Я видела ее вчера. Мне позволили сопровождать детей. Этим я, понятно, обязана имени Фреда. Спасибо и за это! Ты и представить себе не можешь, какая замечательная женщина твоя сестра! Она не видит ничего необыкновенного в том, что сделала. Ее удивило, что я взяла детей к себе, она решила, что это только из-за тебя. Поверь мне, она ошибается! Я сказала ей, какое это для меня счастье, мне даже стыдно было в нем сознаться. Кроме того, мне непременно хотелось сказать ей, что хотя я в общем плохо разбираюсь в этих сложных вещах, о которых нельзя писать, но именно из-за того, что она сделала, я чувствую себя кругом ее должницей. Даже сама не могу объяснить — почему. Я хочу, чтобы ты верно понял меня: некоторое время тому назад я подолгу говорила об этих вещах с одним раненым, честным, простым парнем. Убедил ли он меня? Пожалуй, не вполне. Но у него на все это очень прямолинейный взгляд, возможно, недоступный мне. Правы ли эти люди в главном? Откуда мне знать? В том, что они говорят (я живо, по-новому ощутила это с Ивонной), есть что-то волнующее и новое для меня. Из всего, что говорят мои близкие — ничего не поделаешь, близкие — чему меня учили, что я читала, кроме отдельных мест, главным образом в стихах, ничто так не проникало мне в душу.

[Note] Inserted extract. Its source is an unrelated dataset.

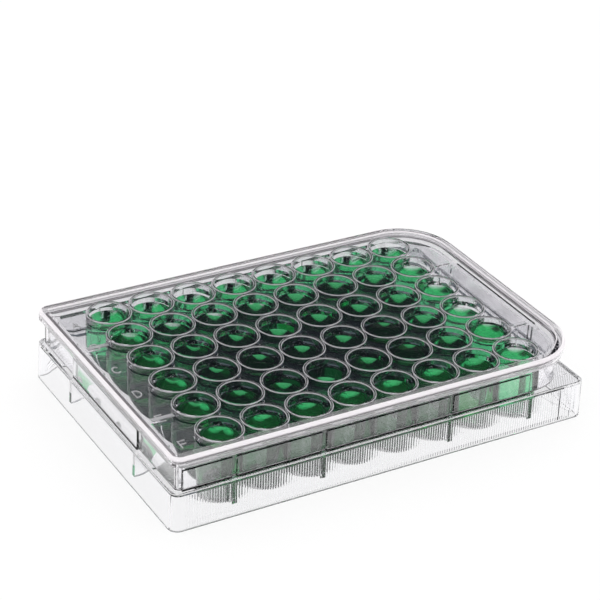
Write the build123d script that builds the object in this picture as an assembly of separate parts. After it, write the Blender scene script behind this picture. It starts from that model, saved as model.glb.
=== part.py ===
from build123d import *
import os

# A lidded 48-well culture plate: one clear moulded plate, one clear moulded lid, and a measure of green
# culture medium standing in each well. Millimetres, +Z up. The origin is on the bench, under the middle
# of the plate. Columns 1 to 8 run along +X and rows A to F run from +Y to -Y.

# ---- The grid of wells ----
COLUMNS = 8
ROW_LETTERS = "ABCDEF"
PITCH = 13.08            # centre to centre, both ways
RIM_GAP = 0.18           # between the rims of two neighbours
WELL_WALL = 0.85         # at the rim
WELL_FLOOR = 1.2         # thickness of a well's bottom

# ---- Heights of the plate, from the bench ----
RIM_Z = 20.3             # tops of the well rims
RIM_STAND = 1.9          # rims above the deck
DECK_THICKNESS = 1.3
LEDGE_Z = 11.3           # the ledge that the lid rests on
LEDGE_THICKNESS = 1.2
WELL_FOOT_Z = 2.6        # undersides of the wells

# ---- Walls of the plate ----
SKIRT_WALL = 1.2
SKIRT_LEAN = 0.28        # how far the skirt leans in from bench to ledge
BASE_CORNER = 2.8        # corner radius at the bench
NECK_WALL = 1.0          # the upright wall between ledge and deck
NECK_SIDE_SPARE = 0.21   # from the rims of rows A and F out to the neck's face
NECK_END_SPARE = 8.27    # from the rims of columns 1 and 8 out to the neck's face

# ---- Gussets between skirt, neck and wells ----
GUSSET = 1.3             # thickness
GUSSET_FOOT_Z = 3.6      # their lower edges
GUSSET_COLUMNS = (0, 2, 5, 7)
GUSSET_ROWS = (1, 4)
END_GUSSET_REACH = 4.8   # how far an end gusset runs in past the neck's face
TIE_OVERLAP = 2.8        # how far a tie bar runs back over its gusset
TIE_DEPTH = 1.0          # under the deck
TIE_STAND = 0.3          # above the deck

# ---- The moulding mark on the ledge ----
MARK = 1.5               # side of the small square
MARK_STAND = 0.25
MARK_FROM_EDGE = (3.6, 5.9)  # its middle, in from the ledge's two edges

# ---- The lid ----
LEDGE_SHOWING = 1.65     # ledge left showing outside the lid
LID_WALL = 1.0
LID_FIT = 0.45           # air between the lid's wall and the plate's neck
LID_OVER_RIMS = 0.3      # air between the rims and the lid's top panel
TOP_PANEL = 0.9          # thickness
BAND_OVERHANG = 1.6      # how far the top band stands out past the wall
BAND_HEIGHT = 2.9        # from its lower edge to the lid's highest point
BAND_SHELF = 0.8         # thickness of the step under the band
BAND_CORNERS = (3.0, 16.6)  # radii at the column 1 end and at the column 8 end
SMALLEST_CORNER = 0.6
RIDGE_WIDTH = 2.5        # stacking ridge round the top
RIDGE_STAND = 0.35
RIDGE_ROUND = 0.8
PAD_STAND = 0.65         # shallow pads on the outside of the lid's wall
PAD_DROP = 1.55          # from the band's lower edge to the pads' tops
PAD_GAP = 1.4            # between two pads, in line with a gusset

# ---- The medium ----
FILL_DROP = 3.8          # from the rims down to the medium
FILLED_MORE_BY = {       # wells filled higher than that, and below zero those filled lower
    "A1": 0.5, "A3": -0.5, "B6": 1.0, "C4": -1.5, "C8": 0.3, "D3": 0.7,
    "D6": 1.7, "D8": -0.6, "E3": -1.1, "E4": -2.8, "E6": 1.5, "E8": 1.4,
}
FILL_CLEARANCE = 0.02    # between the medium and the well's wall and floor

# ---- Worked out ----
rim_r = (PITCH - RIM_GAP) / 2
bore_r = rim_r - WELL_WALL
grid_x = (COLUMNS - 1) * PITCH / 2
grid_y = (len(ROW_LETTERS) - 1) * PITCH / 2
deck_z = RIM_Z - RIM_STAND

neck = (grid_x + rim_r + NECK_END_SPARE, grid_y + rim_r + NECK_SIDE_SPARE)
ledge_inset = LID_FIT + LID_WALL + LEDGE_SHOWING
ledge = tuple(half + ledge_inset for half in neck)
base = tuple(half + SKIRT_LEAN for half in ledge)

band = tuple(half - LEDGE_SHOWING + BAND_OVERHANG for half in ledge)
lid_top_z = RIM_Z + LID_OVER_RIMS + TOP_PANEL + RIDGE_STAND
band_z = lid_top_z - BAND_HEIGHT
pad_top_z = band_z - PAD_DROP


def column_x(column):
    return column * PITCH - grid_x


def row_y(row):
    return grid_y - row * PITCH


def wells():
    """Each well's label and centre, row by row."""
    for row, letter in enumerate(ROW_LETTERS):
        for column in range(COLUMNS):
            yield f"{letter}{column + 1}", column_x(column), row_y(row)


def outline(half_x, half_y, column_1_r, column_8_r):
    """A flat rectangle whose corners at the column 1 end and at the column 8 end have their own radii."""
    flat = Rectangle(2 * half_x, 2 * half_y)
    flat = fillet(flat.vertices().group_by(Axis.X)[0], column_1_r)
    return fillet(flat.vertices().group_by(Axis.X)[-1], column_8_r)


def lid_outline(inset):
    """The lid's outline, drawn in from the face of its top band."""
    radii = [max(r - inset, SMALLEST_CORNER) for r in BAND_CORNERS]
    return outline(band[0] - inset, band[1] - inset, *radii)


def prism(flat, low, high):
    return Pos(0, 0, low) * extrude(flat, high - low)


def block(x, y, z):
    """A box from its (low, high) limits along each axis, in either order."""
    low = [min(limits) for limits in (x, y, z)]
    high = [max(limits) for limits in (x, y, z)]
    size = [b - a for a, b in zip(low, high)]
    return Pos(*low) * Box(*size, align=(Align.MIN, Align.MIN, Align.MIN))


def plug(radius, low, high):
    """An upright cylinder between two heights."""
    return Pos(0, 0, low) * Cylinder(radius, high - low, align=(Align.CENTER, Align.CENTER, Align.MIN))


def leaning_shell(half_sizes, corner, height):
    """The solid inside one face of the skirt, which leans in on its way up."""
    lean = SKIRT_LEAN * height / LEDGE_Z
    foot = outline(*half_sizes, corner, corner)
    top = Pos(0, 0, height) * outline(*(half - lean for half in half_sizes), corner - lean, corner - lean)
    return loft([foot, top], ruled=True)


def side_gussets():
    """Upright webs under the ledge, from the long walls of the skirt to the wells of rows A and F."""
    for column in GUSSET_COLUMNS:
        x = column_x(column)
        for side in (-1, 1):
            yield block(
                (x - GUSSET / 2, x + GUSSET / 2),
                (side * grid_y, side * (ledge[1] - SKIRT_WALL / 2)),
                (GUSSET_FOOT_Z, LEDGE_Z - LEDGE_THICKNESS / 2),
            )


def end_gussets():
    """Webs behind the short walls, each with a tie bar at deck level that runs on to its well."""
    inner_x = neck[0] - END_GUSSET_REACH
    for row in GUSSET_ROWS:
        y = (row_y(row) - GUSSET / 2, row_y(row) + GUSSET / 2)
        for end in (-1, 1):
            under_ledge = (end * inner_x, end * (ledge[0] - SKIRT_WALL / 2))
            under_deck = (end * inner_x, end * (neck[0] - NECK_WALL / 2))
            tie = (end * grid_x, end * (inner_x + TIE_OVERLAP))
            yield block(under_ledge, y, (GUSSET_FOOT_Z, LEDGE_Z - LEDGE_THICKNESS / 2))
            yield block(under_deck, y, (GUSSET_FOOT_Z, deck_z - DECK_THICKNESS / 2))
            yield block(tie, y, (deck_z - DECK_THICKNESS - TIE_DEPTH, deck_z + TIE_STAND))


def ledge_mark():
    x = ledge[0] - MARK_FROM_EDGE[0]
    y = MARK_FROM_EDGE[1] - ledge[1]
    half = MARK / 2
    return block((x - half, x + half), (y - half, y + half), (LEDGE_Z - MARK_STAND, LEDGE_Z + MARK_STAND))


def make_plate():
    """The plate: a leaning skirt, a ledge, a neck and a deck, with the wells hung through the deck."""
    neck_radii = [max(r - BAND_OVERHANG - LID_WALL - LID_FIT, SMALLEST_CORNER) for r in BAND_CORNERS]
    hollow_radii = [max(r - NECK_WALL, SMALLEST_CORNER) for r in neck_radii]
    outside = leaning_shell(base, BASE_CORNER, LEDGE_Z) + prism(outline(*neck, *neck_radii), 0, deck_z)
    skirt_hollow = leaning_shell(
        [half - SKIRT_WALL for half in base], BASE_CORNER - SKIRT_WALL, LEDGE_Z - LEDGE_THICKNESS
    )
    neck_hollow = prism(
        outline(*(half - NECK_WALL for half in neck), *hollow_radii), 0, deck_z - DECK_THICKNESS
    )
    shell = outside - skirt_hollow - neck_hollow
    cup_outside = plug(rim_r, WELL_FOOT_Z, RIM_Z)
    cup_inside = plug(bore_r, WELL_FOOT_Z + WELL_FLOOR, RIM_Z)
    cups = [Pos(x, y) * cup_outside for _, x, y in wells()]
    bores = [Pos(x, y) * cup_inside for _, x, y in wells()]
    return shell + [*side_gussets(), *end_gussets(), ledge_mark(), *cups] - bores


def wall_pads():
    """Shallow pads on the lid's wall: rows of them along the sides, one at each end."""
    wall = [half - BAND_OVERHANG for half in band]
    face = [half - BAND_OVERHANG + PAD_STAND for half in band]
    z = (LEDGE_Z, pad_top_z)
    stops = [column_x(column) for column in GUSSET_COLUMNS]
    starts = [BAND_CORNERS[0] - band[0], *(x + PAD_GAP / 2 for x in stops[:-1])]
    for side in (-1, 1):
        y = (side * (wall[1] - LID_WALL / 2), side * face[1])
        for start, stop in zip(starts, stops):
            yield block((start, stop - PAD_GAP / 2), y, z)
    half_length = row_y(GUSSET_ROWS[0])
    for end in (-1, 1):
        yield block((end * (wall[0] - LID_WALL / 2), end * face[0]), (-half_length, half_length), z)


def make_lid():
    """The lid: a thin wall that stands on the ledge, a band that stands proud of it, and a recessed top."""
    panel_z = lid_top_z - RIDGE_STAND
    under_panel_z = panel_z - TOP_PANEL
    wall = prism(lid_outline(BAND_OVERHANG), LEDGE_Z, panel_z)
    top_band = prism(lid_outline(0), band_z, lid_top_z)
    crown = top_band.faces().sort_by(Axis.Z)[-1]
    top_band = fillet(crown.edges(), RIDGE_ROUND)
    recess = prism(lid_outline(RIDGE_WIDTH), panel_z, lid_top_z)
    wall_hollow = prism(lid_outline(BAND_OVERHANG + LID_WALL), LEDGE_Z, under_panel_z)
    band_hollow = prism(lid_outline(LID_WALL), band_z + BAND_SHELF, under_panel_z)
    return wall + top_band + list(wall_pads()) - recess - wall_hollow - band_hollow


def make_fill(drop):
    """The medium in one well, up to the given drop below the rims."""
    low = WELL_FOOT_Z + WELL_FLOOR + FILL_CLEARANCE
    return plug(bore_r - FILL_CLEARANCE, low, RIM_Z - drop)


os.makedirs("parts", exist_ok=True)
export_step(make_plate(), "parts/plate.step")
export_step(make_lid(), "parts/lid.step")
for label, x, y in wells():
    fill = make_fill(FILL_DROP - FILLED_MORE_BY.get(label, 0))
    export_step(Pos(x, y) * fill, f"parts/medium_{label}.step")
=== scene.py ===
import math

import bmesh
import bpy
from mathutils import Matrix, Vector


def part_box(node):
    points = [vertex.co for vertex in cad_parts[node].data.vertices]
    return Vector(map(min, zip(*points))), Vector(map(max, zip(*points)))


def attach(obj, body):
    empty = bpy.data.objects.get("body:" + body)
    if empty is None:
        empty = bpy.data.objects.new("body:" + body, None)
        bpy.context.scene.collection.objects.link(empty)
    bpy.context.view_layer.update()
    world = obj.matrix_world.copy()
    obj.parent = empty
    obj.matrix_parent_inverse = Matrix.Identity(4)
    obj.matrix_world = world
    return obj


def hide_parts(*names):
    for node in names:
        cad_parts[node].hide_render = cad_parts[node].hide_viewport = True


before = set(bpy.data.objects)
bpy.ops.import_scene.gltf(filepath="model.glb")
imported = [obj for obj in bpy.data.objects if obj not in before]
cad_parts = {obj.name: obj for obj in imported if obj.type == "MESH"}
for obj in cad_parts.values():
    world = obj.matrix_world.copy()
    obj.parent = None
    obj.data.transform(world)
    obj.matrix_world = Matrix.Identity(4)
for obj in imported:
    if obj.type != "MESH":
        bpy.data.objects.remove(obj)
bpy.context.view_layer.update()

MM = 0.001

# ==== The plate ====
# One clear polystyrene moulding: a leaning skirt, a ledge for the lid, a neck and a deck, with the wells
# hung through the deck and gussets from the skirt to the outer wells. The shell and the wells have small
# mould radii.
CORNER_STEPS = 20
ROUND_STEPS = 4
SMOOTH_BELOW = math.radians(14)
FIT_GAP = 0.02 * MM

plate_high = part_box("plate")[1]
rim_z = plate_high.z
ledge_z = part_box("lid")[0].z
first_low, first_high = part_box("medium_A1")
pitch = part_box("medium_A2")[0].x - first_low.x
bore_r = (first_high.x - first_low.x) / 2 + FIT_GAP
floor_z = first_low.z - FIT_GAP
grid_x = -(first_high.x + first_low.x) / 2
grid_y = (first_high.y + first_low.y) / 2
columns = round(2 * grid_x / pitch) + 1
rows = round(2 * grid_y / pitch) + 1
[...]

Я пишу тебе все подряд, а между тем многое не могу объяснить — не знаю, что ты тут поймешь. Все равно. Мне важно, чтобы из всей этой путаницы ты запомнил одно: я люблю тебя и, что бы ни случилось, Жан, родной, я буду твоей, я и теперь твоя…»
Полковник Ламиран, начальник санитарной службы дивизии, прибыл на пункт Давэна де Сессак почти в тот момент, когда главврач получил приказ сняться с места. Он обсуждал этот приказ с Фенестром, Сорбеном и Бурра. Зачем нас швыряют взад-вперед? Что ж это? Утром мы были к востоку от Камбрэ, возле Ле-Като, и нас заставили мчаться сломя голову, потому что неприятельские танки появились в Ландреси и, по слухам, направляются в Ле-Като. По последним данным, слухи были ложные. И тем не менее…. мы откатились на сорок километров к юго-западу и оказались… на сколько? Километров на десять-одиннадцать восточнее Перонна… Подумайте — Перонна! А теперь нас гонят, по моему подсчету, за сорок километров отсюда прямо на север — взгляните сами на карту… место назначения в двенадцати километрах к западу от Камбрэ. Что это за кадриль?
Бурра почесал затылок. Из всего этого ясно одно: никто понятия не имеет, куда девался фронт.